The political divide on this issue continues to widen. 

  • The Labour Government has indicated it will preserve the ECHR framework but refine Article 8’s application to reduce perceived abuse while protecting families and children. 
  • The Conservative Party and Reform UK have both pledged to withdraw from the ECHR entirely, arguing that the Convention unduly restricts Parliament’s control over immigration and deportation policy. 

Leaving the ECHR would represent a profound constitutional shift, raising complex legal and diplomatic questions. 

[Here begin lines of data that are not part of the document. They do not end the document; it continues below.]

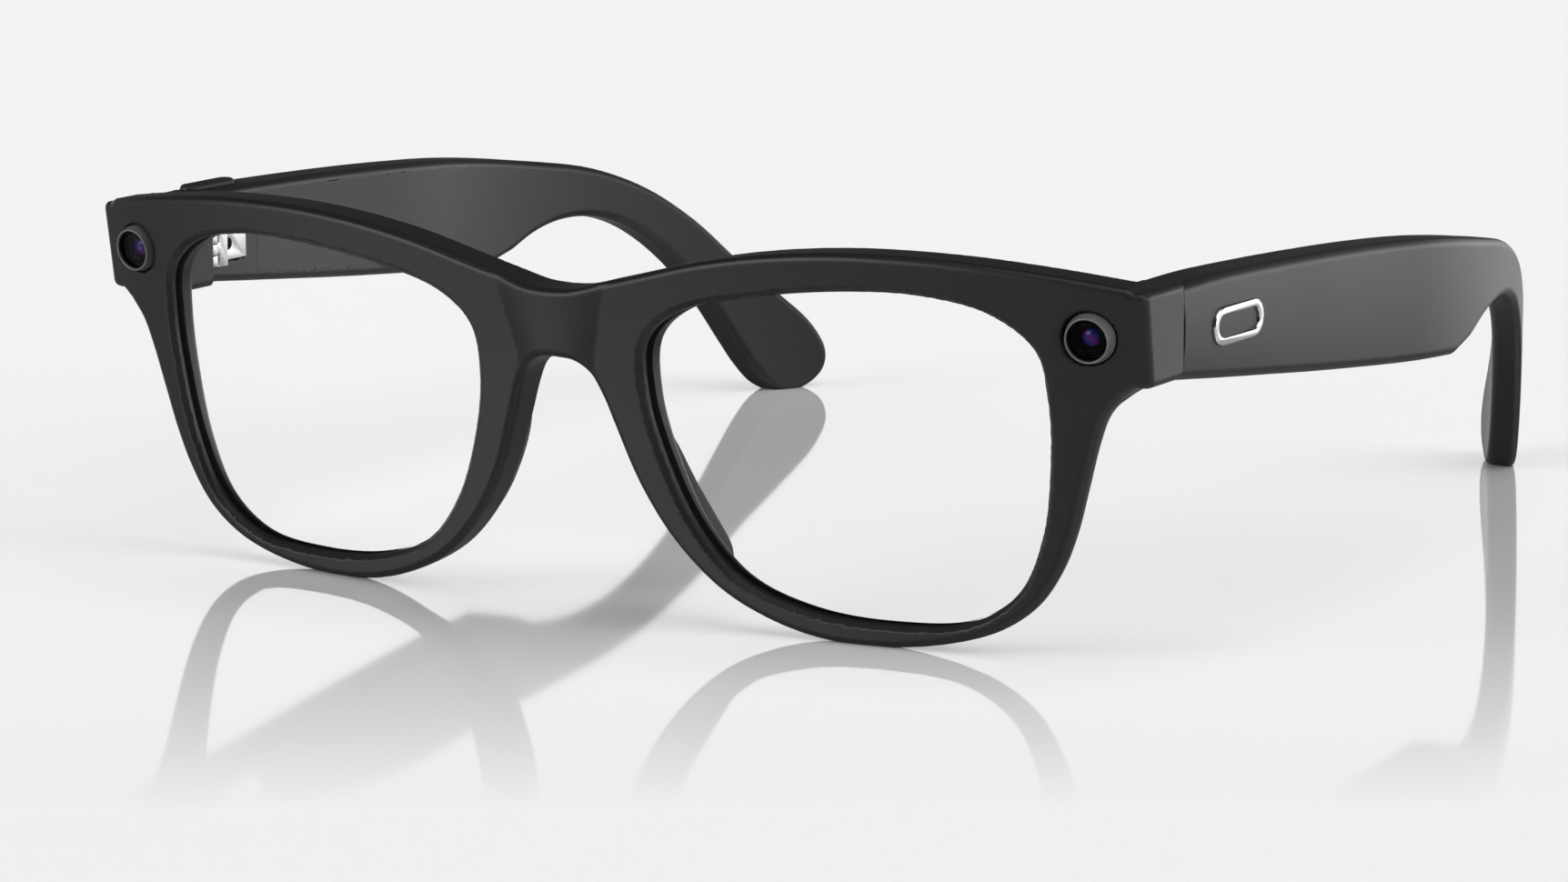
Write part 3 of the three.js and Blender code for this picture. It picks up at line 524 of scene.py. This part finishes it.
def slider_field(x, y, z):
    face = float(outer_x(SWITCH["y"]) - thickness(SWITCH["y"]))
    along = y - (SWITCH["y"] - SWITCH["travel"] / 2)
    side = stadium_field(z - SWITCH["z"], along, SWITCH["width"], SWITCH["length"])
    knob = both(side, face - SWITCH["proud"] - x, SWITCH["edge"])
    wave = SWITCH["ridge"] * np.cos(along * 2 * math.pi / SWITCH["ridge_pitch"])
    ridges = wave * (np.abs(along) < SWITCH["ridged_half"])
    knob = np.maximum(knob, face - SWITCH["ridge_foot"] - x + np.maximum(ridges, 0))
    return np.maximum(knob, x - face - SWITCH["depth"])


# ------------------------------------------------------------------ materials
def material(name):
    made = bpy.data.materials.new(name)
    made.use_nodes = True
    return made, made.node_tree.nodes, made.node_tree.links


def plastic(name, base, roughness, grain=0.22, bump=0.006, smudge=0.05, ior=1.42):
    """Moulded plastic: a fine grain, slow changes of gloss where it is handled, and dull dust on top."""
    made, nodes, links = material(name)
    shader = nodes["Principled BSDF"]
    where = nodes.new("ShaderNodeTexCoord")
    fine = nodes.new("ShaderNodeTexNoise")
    fine.inputs["Scale"].default_value = 1 / (grain * MM)
    fine.inputs["Detail"].default_value = 4
    slow = nodes.new("ShaderNodeTexNoise")
    slow.inputs["Scale"].default_value = 45
    slow.inputs["Detail"].default_value = 3
    for texture in (fine, slow):
        links.new(where.outputs["Object"], texture.inputs["Vector"])
    gloss = nodes.new("ShaderNodeMapRange")
    gloss.inputs["To Min"].default_value = roughness - smudge
    gloss.inputs["To Max"].default_value = roughness + smudge
    links.new(slow.outputs["Fac"], gloss.inputs["Value"])
    split = nodes.new("ShaderNodeSeparateXYZ")
    links.new(where.outputs["Normal"], split.inputs["Vector"])
    dust = nodes.new("ShaderNodeMapRange")
    dust.inputs["From Min"].default_value = 0.75
    dust.inputs["From Max"].default_value = 1.0
    dust.inputs["To Max"].default_value = 0.4
    links.new(split.outputs["Z"], dust.inputs["Value"])
    dull = nodes.new("ShaderNodeMath")
    dull.operation = "ADD"
    dull.use_clamp = True
    links.new(gloss.outputs["Result"], dull.inputs[0])
    links.new(dust.outputs["Result"], dull.inputs[1])
    links.new(dull.outputs["Value"], shader.inputs["Roughness"])
    sheen = nodes.new("ShaderNodeMapRange")
    sheen.inputs["From Max"].default_value = 0.4
    sheen.inputs["To Min"].default_value = 0.5
    sheen.inputs["To Max"].default_value = 0.2
    links.new(dust.outputs["Result"], sheen.inputs["Value"])
    links.new(sheen.outputs["Result"], shader.inputs["Specular IOR Level"])
    shade = nodes.new("ShaderNodeValToRGB")
    shade.color_ramp.elements[0].color = (*[c * 0.95 for c in base], 1)
    shade.color_ramp.elements[1].color = (*[c * 1.05 for c in base], 1)
    links.new(fine.outputs["Fac"], shade.inputs["Fac"])
    links.new(shade.outputs["Color"], shader.inputs["Base Color"])
    raised = nodes.new("ShaderNodeBump")
    raised.inputs["Strength"].default_value = 0.08
    raised.inputs["Distance"].default_value = bump * MM
    links.new(fine.outputs["Fac"], raised.inputs["Height"])
    links.new(raised.outputs["Normal"], shader.inputs["Normal"])
    shader.inputs["IOR"].default_value = ior
    return made


def metal(name, base, roughness, stretch=(1, 1, 14), bump=0.01):
    """Metal with a fine directional brushing."""
    made, nodes, links = material(name)
    shader = nodes["Principled BSDF"]
    shader.inputs["Metallic"].default_value = 1
    where = nodes.new("ShaderNodeTexCoord")
    scale = nodes.new("ShaderNodeMapping")
    scale.inputs["Scale"].default_value = stretch
    lines = nodes.new("ShaderNodeTexNoise")
    lines.inputs["Scale"].default_value = 900
    lines.inputs["Detail"].default_value = 3
    links.new(where.outputs["Object"], scale.inputs["Vector"])
    links.new(scale.outputs["Vector"], lines.inputs["Vector"])
    gloss = nodes.new("ShaderNodeMapRange")
    gloss.inputs["To Min"].default_value = roughness * 0.75
    gloss.inputs["To Max"].default_value = roughness * 1.25
    links.new(lines.outputs["Fac"], gloss.inputs["Value"])
    links.new(gloss.outputs["Result"], shader.inputs["Roughness"])
    shade = nodes.new("ShaderNodeValToRGB")
    shade.color_ramp.elements[0].color = (*[c * 0.9 for c in base], 1)
    shade.color_ramp.elements[1].color = (*base, 1)
    links.new(lines.outputs["Fac"], shade.inputs["Fac"])
    links.new(shade.outputs["Color"], shader.inputs["Base Color"])
    raised = nodes.new("ShaderNodeBump")
    raised.inputs["Strength"].default_value = 0.2
    raised.inputs["Distance"].default_value = bump * MM
    links.new(lines.outputs["Fac"], raised.inputs["Height"])
    links.new(raised.outputs["Normal"], shader.inputs["Normal"])
    return made


def clear(name, tint, least, most):
    """A clear, coated part: it lets light straight through and mirrors a little, more at a glancing angle."""
    made, nodes, links = material(name)
    nodes.remove(nodes["Principled BSDF"])
    through = nodes.new("ShaderNodeBsdfTransparent")
    through.inputs["Color"].default_value = (*tint, 1)
    mirror = nodes.new("ShaderNodeBsdfGlossy")
    mirror.inputs["Roughness"].default_value = 0
    film = nodes.new("ShaderNodeLayerWeight")
    steep = nodes.new("ShaderNodeMath")
    steep.operation = "POWER"
    steep.inputs[1].default_value = 4
    amount = nodes.new("ShaderNodeMapRange")
    amount.inputs["To Min"].default_value = least
    amount.inputs["To Max"].default_value = most
    links.new(film.outputs["Facing"], steep.inputs[0])
    links.new(steep.outputs["Value"], amount.inputs["Value"])
    links.new(amount.outputs["Result"], mirror.inputs["Color"])
    both_ways = nodes.new("ShaderNodeAddShader")
    links.new(through.outputs["BSDF"], both_ways.inputs[0])
    links.new(mirror.outputs["BSDF"], both_ways.inputs[1])
    links.new(both_ways.outputs["Shader"], nodes["Material Output"].inputs["Surface"])
    return made


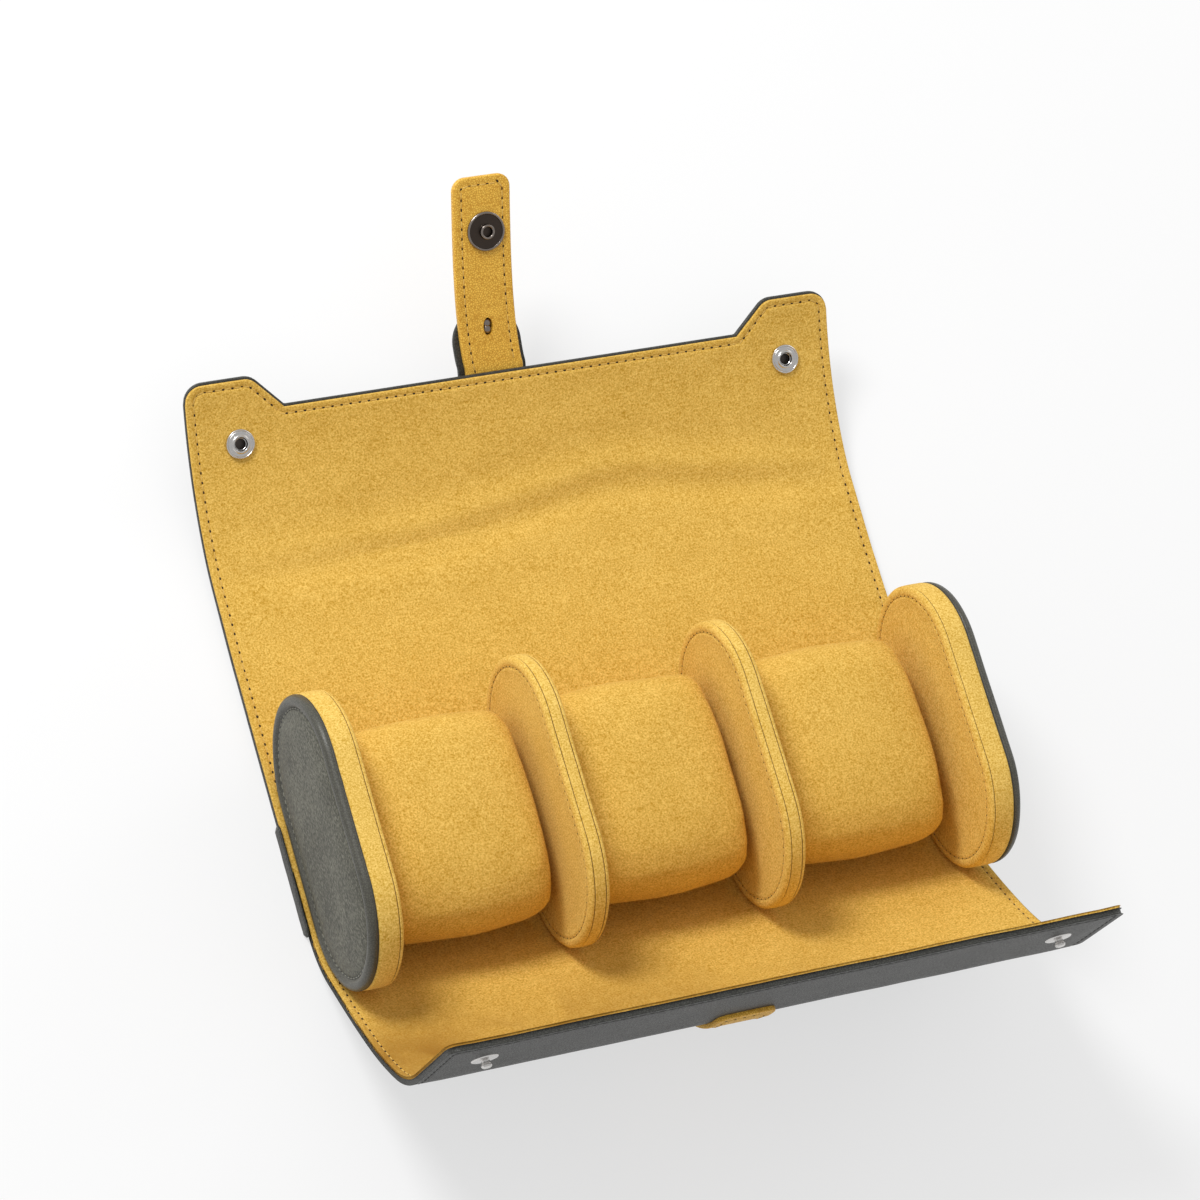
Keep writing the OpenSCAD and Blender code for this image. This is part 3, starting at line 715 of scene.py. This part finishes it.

In short, Article 8 has become more than a legal safeguard, it is a political litmus test for the balance between compassion, sovereignty and the rule of law. 

Conclusion 

Article 8 of the European Convention on Human Rights remains at the heart of UK immigration law, offering a vital check against unjust or disproportionate interference with family and private life. Yet it also sits at the centre of an increasingly heated political debate, particularly as senior Conservative figures have repeatedly argued that the ECHR places unacceptable constraints on UK immigration control. Over recent years, several Tory ministers and leadership contenders have openly proposed withdrawing the UK from the Convention altogether and they argue that Article 8 blocks deportations. These Conservative proposals ranging from replacing the ECHR with a domestic Bill of Rights to removing the UK from Strasbourg’s jurisdiction entirely have fuelled an ongoing national discussion about whether human rights protections strengthen the immigration system or undermine it. 

While the courts uphold Parliament’s intent to maintain strong immigration control, they equally recognise that every case involves real people, families and lives built over years. As new reforms loom, the question is not whether Article 8 will survive but what form of balance the next generation of immigration law will strike between the individual and the state.